17. There is no doubt that the appellant knew that the earlier sanction obtained was only for replacement of the tiled-roof by the R.C.C. slab. The sanction was also for incurring only an expenditure of Rs.6 lakhs and some other sundry expenses for providing minor facilities. Since the new proposal which he sanctioned consisted of the demolition of the entire building and of constructing a new one in its place which also involved a further expenditure of Rs.4 lakhs or so, the proposal was completely different and it could not be acted upon on the basis of the old sanction. It was, therefore, absolutely necessary for the appellant to approach the Court before he embarked upon the new proposal, even though in doing so he was acting in the interests of the trust and no mala fides could be attributed to him. We find that this is the only error committed by the appellant in the present case. However, in the facts and circumstances of the case, the error could not be said to have been actuated by any mala fide intentions on his part. The expenses that he had undertaken to incur were also within reasonable bounds looking at the proposal. His intention in promoting the proposal could not be said to be other than honorable, and in any case it could not be said that it was not in the interests of the trust. In view of this, it was wrong on the part of the courts below to make the appellant himself pay for the excess expenditure involved in the proposal.
18. Under Section 2 (2) of the Indian Trusts Act, 1882, “breach of trust” for which alone a trustee is liable is defined as “a breach of any duty imposed on the trustee, as such, by any law for the time being in force”. Section 28 (b) of the Official Trustees Act, 1913 states that
“28. General Powers of admini-stration.- The Official Trustee may, in addition to and not in derogation of any other powers of expenditure lawfully exercisable by him, incur expenditure
(a) …………………………
(b) with the sanction of the High Court on such religious, charitable and other objects and on such improvements as may be reasonable and proper in the case of such property”.

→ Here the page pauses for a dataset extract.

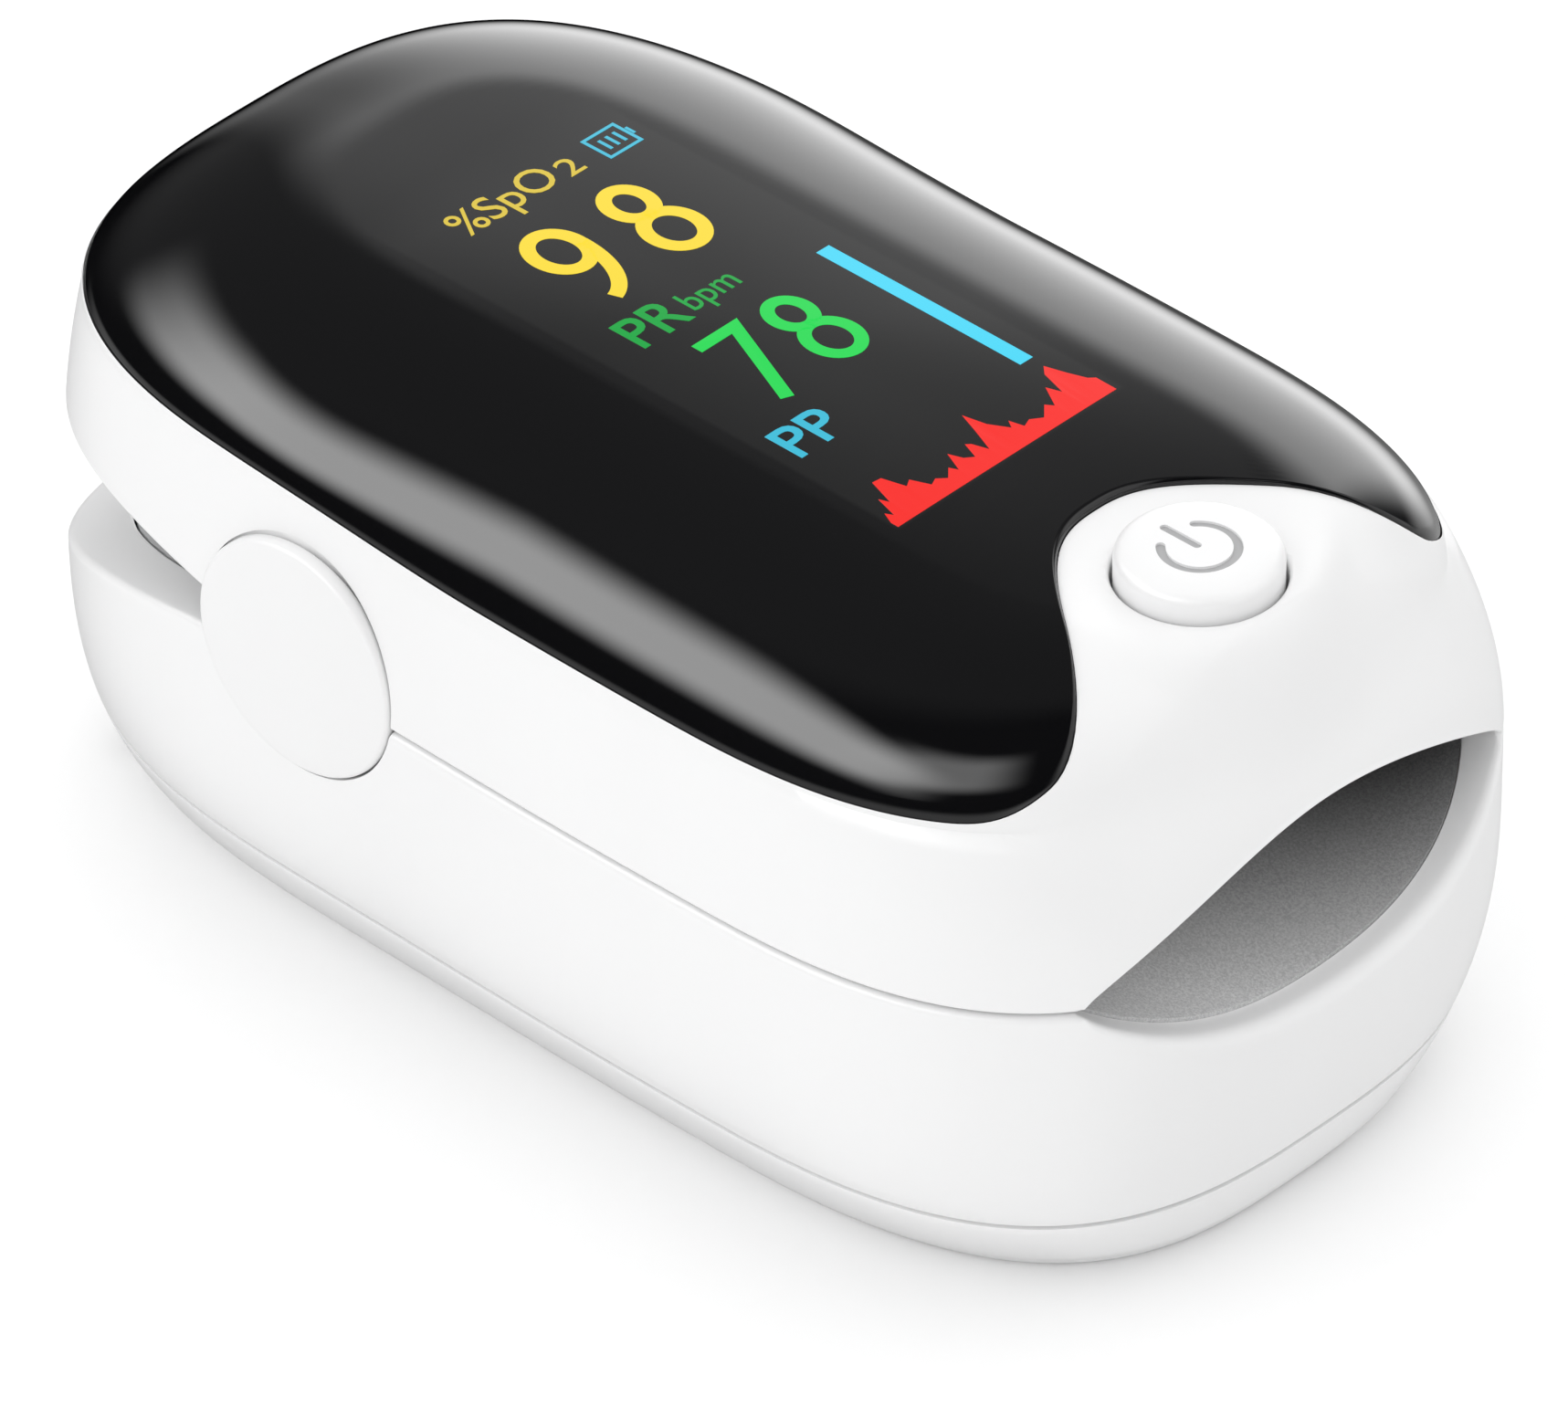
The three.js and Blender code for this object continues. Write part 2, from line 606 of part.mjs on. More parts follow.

19. It is, therefore, true, as stated earlier, that to the extent that the appellant did not take permission of the High Court before proceeding to demolish the existing structure and to construct a new one in its place, and before undertaking the expenditure of Rs.4 lakhs over and above that sanctioned earlier, he did commit a breach of trust. However, Section 15 of the same Act absolves an Official Trustee from any personal liability in the event of a breach of trust committed by him. The said section reads as follows:
“15. Liability of Government. – (1) The Government shall be liable to make good all sums required to discharge any liabili ty which the Official Trustee, if he were a private trustee, would be personally liable to discharge, except when the li ability is one to which neither the Official Trustee nor any of his officers has in any way contributed or which neither he nor any of his officers could by the exercise of reasonable dili gence have averted, and in either of those cases the Official Trustee shall not, nor shall the Government be subject to any liability.
(2) Nothing in sub-section (1) shall be deemed to render the Government or any Official Trustee appointed under this Act liable for anything done by or under the authority of any Official Trustee before the commencement of this Act.”
20. In view of these provisions, it is clear that the appellant could not be made personally liable for the breach of trust committed by him. Although it is disputed on behalf of respondent No.3 that this point was urged before the Division Bench, it is stated on behalf of the appellant that the point was very much canvassed before the Bench but was unfortunately not noticed by it. Whatever the controversy, we are of the view that in view of the clear provisions of the Act, the legal question cannot be ignored by us. This is particularly so when no further evidence is necessary to answer it.
21. In the circumstances, we are of the view that the impugned order of the High Court cannot be sustained. The appeal is accordingly allowed and the decision of the High Court is set aside. In the facts and circumstances of the case, there will be no order as to costs.